Partitioning and modularity of graphs with arbitrary degree distribution

TL;DR

This paper analyzes the graph bi-partitioning problem in dense graphs with arbitrary degree distributions, revealing a universal scaling law for cut-size and extending to q-partitioning, with implications for community detection.

Contribution

It introduces a replica method-based solution for bi-partitioning in dense graphs with arbitrary degree distributions, generalizing previous Poissonian results and enabling modularity assessment.

Findings

Cut-size scales universally with <k^1/2> in dense graphs.

Results extend to q-partitioning problems.

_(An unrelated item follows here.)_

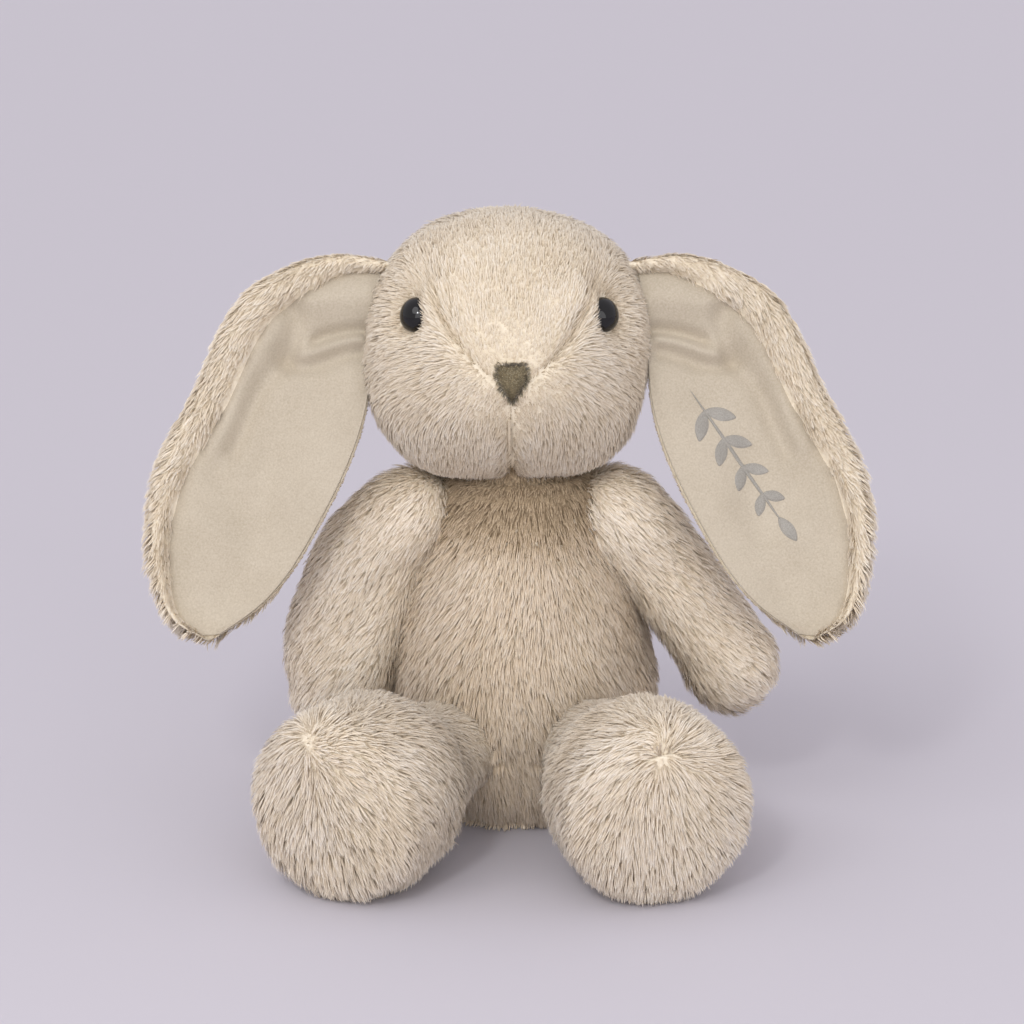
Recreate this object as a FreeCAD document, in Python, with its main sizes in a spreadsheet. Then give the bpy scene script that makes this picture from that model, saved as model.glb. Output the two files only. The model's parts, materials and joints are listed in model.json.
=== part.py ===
"""A seated, lop-eared stuffed rabbit as its sewn covers, fillings and trims, in millimetres.

+Z is up and the rabbit faces -Y, so its own left side is +X.  The origin is on the ground, under the
middle of the whole toy.  Every stuffed form is a pear: a root ball and an end ball, joined by the cone
that touches both.  Its cover is a shell of fabric with the pile pressed down, cut into panels along seams.
"""

import FreeCAD, Part
import math
import os

import Sketcher
from FreeCAD import Vector

DIMENSIONS = {
    # fabric and fits
    "cover": 3.0,
    "joint_gap": 0.5,
    # body
    "body_x": 4.5,
    "body_y": 23.04,
    "belly_radius": 50.5,
    "belly_height": 46.0,
    "chest_radius": 38.0,
    "chest_rise": 49.0,
    "front_panel_angle": 150.0,
    "pouch_radius": 27.0,
    "pouch_depth": 14.0,
    "pouch_height": 21.0,
    "pouch_wall": 0.8,
    "label_width": 18.0,
    "label_thickness": 1.2,
    "label_height": 66.0,
    "label_start": 30.0,
    "label_reach": 34.0,
    # neck
    "neck_x": 3.0,
    "neck_lead": 4.0,
    "neck_height": 134.0,
    "neck_radius": 25.0,
    "thread_radius": 0.5,
    # head
    "head_lead": 8.0,
    "head_height": 187.5,
    "skull_radius": 50.5,
    "muzzle_radius": 40.0,
    "muzzle_reach": 14.0,
    "muzzle_dip": 12.0,
    "gusset_angle": 76.0,
    "gusset_start": 3.0,
    "back_seam": 18.0,
    "nose_width": 12.5,
    "nose_height": 14.0,
    "nose_thickness": 2.0,
    "nose_drop": 1.0,
    "chin_start": 192.0,
    "chin_arc": 26.0,
    "eye_turn": 47.5,
    "eye_rise": 19.5,
    "eye_radius": 6.6,
    "eye_proud": 5.0,
    "eye_stem": 2.2,
    "eye_stem_length": 10.0,
    "washer_radius": 8.0,
    "washer_thickness": 1.5,
    "washer_depth": 3.9,
    # ears
    "ear_width": 95.0,
    "ear_length": 148.0,
    "ear_thickness": 7.0,
    "ear_tilt": 20.0,
    "ear_root": 5.0,
    "ear_spread": 41.5,
    "ear_rise": 33.5,
    "lining_thickness": 2.5,
    "thread_relief": 0.6,
    # arms
    "arm_root": 17.0,
    "arm_end": 17.5,
    "arm_span": 69.0,
    "arm_spread_left": 40.0,
    "arm_spread_right": 46.0,
    "arm_height": 118.0,
    "arm_lead": 10.0,
    "arm_forward": 4.0,
    "arm_left_out": 38.0,
    "arm_right_out": 19.0,
    # legs
    "hip_radius": 20.0,
    "hip_room": 3.2,
    "thigh_length": 26.0,
    "foot_radius": 35.0,
    "foot_start": 46.0,
    "foot_round": 13.0,
    "ankle_round": 9.0,
    "sole_depth": 9.0,
    "leg_length_left": 84.0,
    "leg_length_right": 87.0,
    "hip_spread_left": 28.5,
    "hip_spread_right": 29.5,
    "hip_lead": 42.0,
    "leg_left_turn": 17.0,
    "leg_right_turn": 30.0,
    "pellet_radius": 22.0,
    "pellet_depth": 10.0,
    "pellet_place": 56.5,
    # tail
    "tail_root": 12.0,
    "tail_end": 15.5,
    "tail_span": 15.0,
    "tail_height": 36.0,
    "tail_proud": 3.0,
}

# corners of an ear, from its root down the inner edge to the tip and back up the outer edge, as shares
# of its width and length; each has the radius of the edge that follows it, as a share of the length, or
# None for a straight edge, and the last arc closes the outline round the root
EAR_CORNERS = [
    (0.0, -0.034, None),
    (0.075, -0.05, None),
    (0.15, -0.338, 0.99),
    (0.66, -0.963, 0.12),
    (0.83, -1.0, 0.56),
    (1.0, -0.696, 0.96),
    (0.70, -0.23, 0.41),
    (0.0, 0.034, 0.034),
]
LINING_SHARE = 0.85
LINING_SHIFT = (11.0, -10.0)

# sprig sewn on one lining
SPRIG_MIDDLE = (46.0, -80.0)
SPRIG_TURN = -55.6
SPRIG_STEM = 66.0
SPRIG_PAIRS = [-22.0, -8.0, 6.0, 20.0]
LEAF_LENGTH = 11.0
LEAF_WIDTH = 4.6
LEAF_TURN = 42.0
LEAF_DEPTH = 3.0
STEM_WIDTH = 1.0

# corners of the nose from the upper left one, as shares of its width and height from its middle
NOSE_CORNERS = [(-0.5, 0.5), (0.5, 0.5), (0.5, 0.05), (0.0, -0.5), (-0.5, 0.05)]

FAR = 400.0  # reaches past the whole toy
UNDER = 10.0  # how far a tool starts below the ground
SIDES = (("left", 1), ("right", -1))

doc = FreeCAD.newDocument("rabbit")
sheet = doc.addObject("Spreadsheet::Sheet", "Dims")
for row, (alias, value) in enumerate(DIMENSIONS.items(), start=1):
    sheet.set(f"A{row}", alias)
    sheet.set(f"B{row}", str(value))
    sheet.setAlias(f"B{row}", alias)
doc.recompute()

nodes = {}


def dim(alias):
    return float(sheet.get(alias))


def node(name, item):
    item.Label = name
    nodes[name] = item
    return item


# ---------------------------------------------------------------- placements, as expressions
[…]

Allows assessment of statistical significance in community detection.

Abstract

We solve the graph bi-partitioning problem in dense graphs with arbitrary degree distribution using the replica method. We find the cut-size to scale universally with <k^1/2>. In contrast, earlier results studying the problem in graphs with a Poissonian degree distribution had found a scaling with <k>^1/2 [Fu and Anderson, J. Phys. A: Math. Gen. 19, 1986]. The new results also generalize to the problem of q-partitioning. They can be used to find the expected modularity Q [Newman and Grivan, Phys. Rev. E, 69, 2004] of random graphs and allow for the assessment of statistical significance of the output of community detection algorithms.